**Supplied data:**
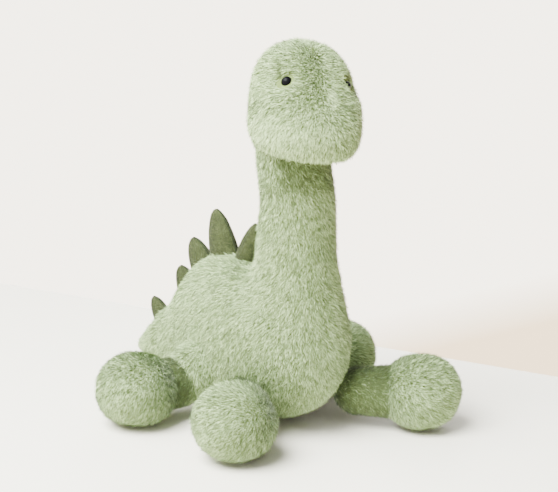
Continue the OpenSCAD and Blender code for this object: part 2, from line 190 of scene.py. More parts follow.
def fused(name, parts, voxel, smooth):
    """One closed surface round overlapping solids, with soft creases where they meet."""
    bpy.ops.object.select_all(action="DESELECT")
    for p in parts:
        p.select_set(True)
    bpy.context.view_layer.objects.active = parts[0]
    if len(parts) > 1:
        bpy.ops.object.join()
    obj = parts[0]
    obj.name = name
    remesh = obj.modifiers.new("remesh", "REMESH")
    remesh.mode = "VOXEL"
    remesh.voxel_size = voxel * MM
    soft = obj.modifiers.new("soft", "SMOOTH")
    soft.factor, soft.iterations = 0.5, smooth
    evaluated = obj.evaluated_get(bpy.context.evaluated_depsgraph_get())
    mesh = bpy.data.meshes.new_from_object(evaluated)
    obj.modifiers.clear()
    obj.data = mesh
    mesh.name = name
    return obj


def lumps(obj, height, scale, seed):
    """Pushes the surface in and out a little, as loose stuffing does."""
    co, no, _ = arrays(obj)
    co += no * (height * noise(co, scale, seed))[:, None]
    obj.data.vertices.foreach_set("co", (co * MM).ravel())
    obj.data.update()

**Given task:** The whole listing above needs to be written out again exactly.

**Right answer:**
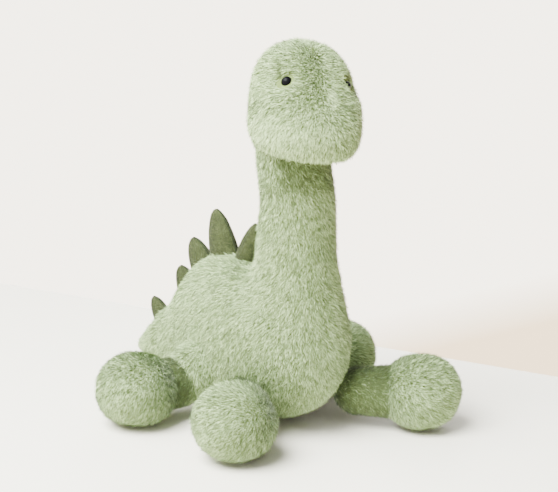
Continue the OpenSCAD and Blender code for this object: part 2, from line 190 of scene.py. More parts follow.
def fused(name, parts, voxel, smooth):
    """One closed surface round overlapping solids, with soft creases where they meet."""
    bpy.ops.object.select_all(action="DESELECT")
    for p in parts:
        p.select_set(True)
    bpy.context.view_layer.objects.active = parts[0]
    if len(parts) > 1:
        bpy.ops.object.join()
    obj = parts[0]
    obj.name = name
    remesh = obj.modifiers.new("remesh", "REMESH")
    remesh.mode = "VOXEL"
    remesh.voxel_size = voxel * MM
    soft = obj.modifiers.new("soft", "SMOOTH")
    soft.factor, soft.iterations = 0.5, smooth
    evaluated = obj.evaluated_get(bpy.context.evaluated_depsgraph_get())
    mesh = bpy.data.meshes.new_from_object(evaluated)
    obj.modifiers.clear()
    obj.data = mesh
    mesh.name = name
    return obj


def lumps(obj, height, scale, seed):
    """Pushes the surface in and out a little, as loose stuffing does."""
    co, no, _ = arrays(obj)
    co += no * (height * noise(co, scale, seed))[:, None]
    obj.data.vertices.foreach_set("co", (co * MM).ravel())
    obj.data.update()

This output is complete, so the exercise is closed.